Evaluating a building-averaged urban surface scheme in an operational mesoscale model for flow and dispersion

Abstract

A recently developed building-averaged urban surface scheme as coupled to an operational mesoscale model, TAPM, is evaluated for both flow and tracer dispersion using data from the 2002 Basel UrBan Boundary Layer Experiment (BUBBLE) conducted in the city of Basel, Switzerland. This scheme is based on the so-called town energy balance (TEB) approach and simulates turbulent fluxes using a generic canyon geometry to resolve energy balances for walls, roads and roofs.
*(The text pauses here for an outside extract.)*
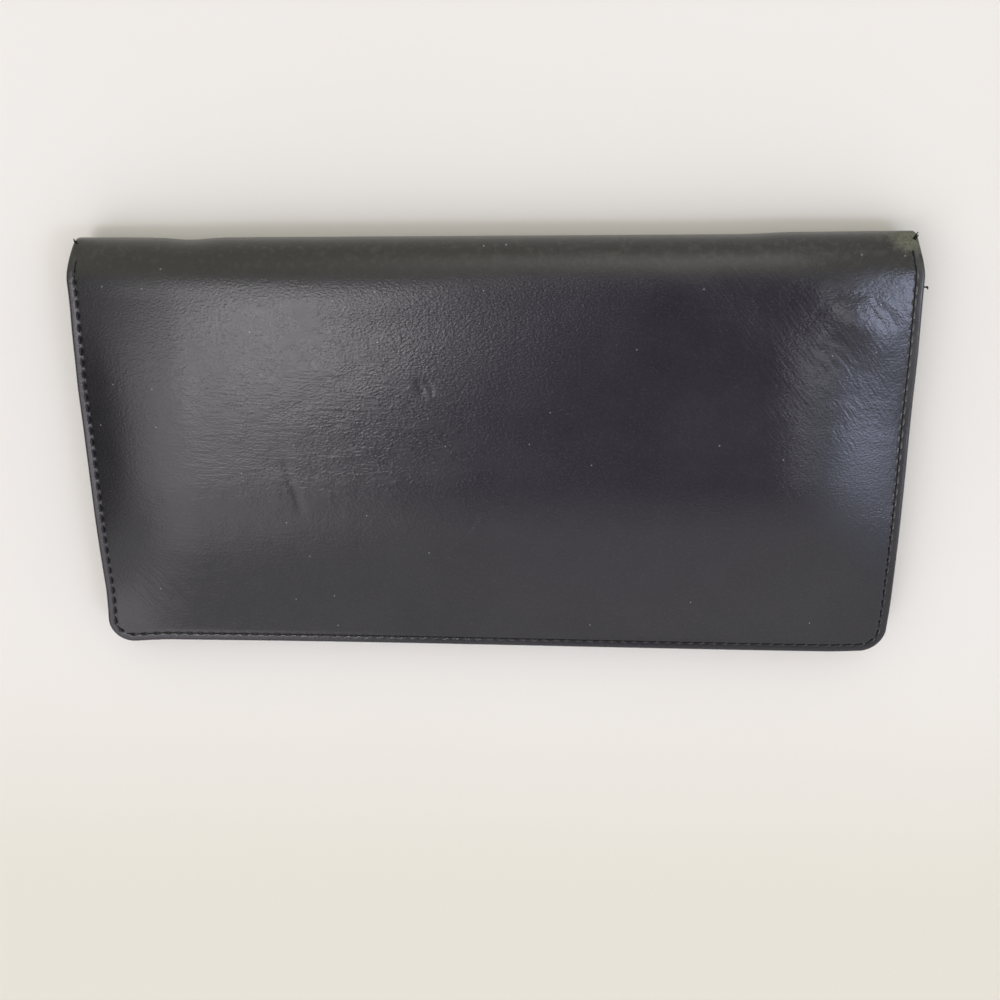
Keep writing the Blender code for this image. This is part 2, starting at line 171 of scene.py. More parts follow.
def texture(kind, place, scale, inputs=None, turn=0.0, stretch=(1.0, 1.0, 1.0), **settings):
    """A texture on a piece's rest coordinates, drawn out by stretch and then turned about Z by degrees."""
    tree = place.id_data
    if turn or stretch != (1.0, 1.0, 1.0):
        mapping = {"Vector": place, "Rotation": (0.0, 0.0, math.radians(turn)), "Scale": stretch}
        place = add_node(tree, "ShaderNodeMapping", mapping, vector_type="TEXTURE").outputs[0]
    inputs = {"Vector": place, "Scale": scale, **(inputs or {})}
    return add_node(tree, "ShaderNodeTex" + kind, inputs, **settings)


def noise(place, scale, detail, roughness=0.5, **mapping):
    """Noise of that many features to the metre, with so many finer levels."""
    inputs = {"Detail": detail, "Roughness": roughness}
    return texture("Noise", place, scale, inputs, **mapping).outputs["Fac"]


def relief(height, strength, depth):
    """The normals of a bumpy surface of that depth."""
    inputs = {"Strength": strength, "Distance": depth, "Height": height}
    return add_node(height.id_data, "ShaderNodeBump", inputs).outputs["Normal"]


FLOOR_HALF = 2.0
floor_corners = [(FLOOR_HALF * x, FLOOR_HALF * y, 0) for x, y in ((-1, -1), (1, -1), (1, 1), (-1, 1))]
floor = new_piece("floor", floor_corners, [], [(0, 1, 2, 3)])
floor_paint, tree, shader = new_material("painted shelf")
place = add_node(tree, "ShaderNodeTexCoord").outputs["Object"]
floor_colour = mix(noise(place, 6.0, 3.0), (0.75, 0.728, 0.682), (0.79, 0.772, 0.732))
in_front = ramp(parts_of(place)["Y"], -0.04, -0.14)
floor_colour = mix(in_front, floor_colour, (0.705, 0.68, 0.595))
feed(shader, {"Base Color": floor_colour, "Roughness": 0.7})
floor.data.materials.append(floor_paint)


world = bpy.data.worlds.new("room")
bpy.context.scene.world = world
world.use_nodes = True
tree = world.node_tree
towards = parts_of(add_node(tree, "ShaderNodeTexCoord").outputs["Generated"])
room_colour = mix(ramp(towards["Y"], -0.2, 0.2), (0.92, 0.90, 0.93), (0.86, 0.845, 0.78))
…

Air conditioning to close the building energy budget, in-canyon vegetation, and the effects of recirculation and venting of air within the canyon on turbulent fluxes are included. Comparison is also made with the original urban surface scheme of TAPM based on a simple slab approach with separate urban and vegetation–soil tiles and a specified anthropogenic heat flux. The results show that the new scheme leads to an overall improvement in the prediction of surface fluxes, and is able to reproduce the observed near-neutral to weakly unstable conditions at night, which is a feature of urban meteorology. In contrast, the slab scheme predicts stable conditions at night. The observed concentration fields from the tracer experiments are better simulated using the new scheme, but because there were no nighttime tracer releases, the capability of the new scheme under full diurnal conditions could not be demonstrated. For the applications considered here, the computational efficiency of the new scheme in TAPM is on par with the slab scheme.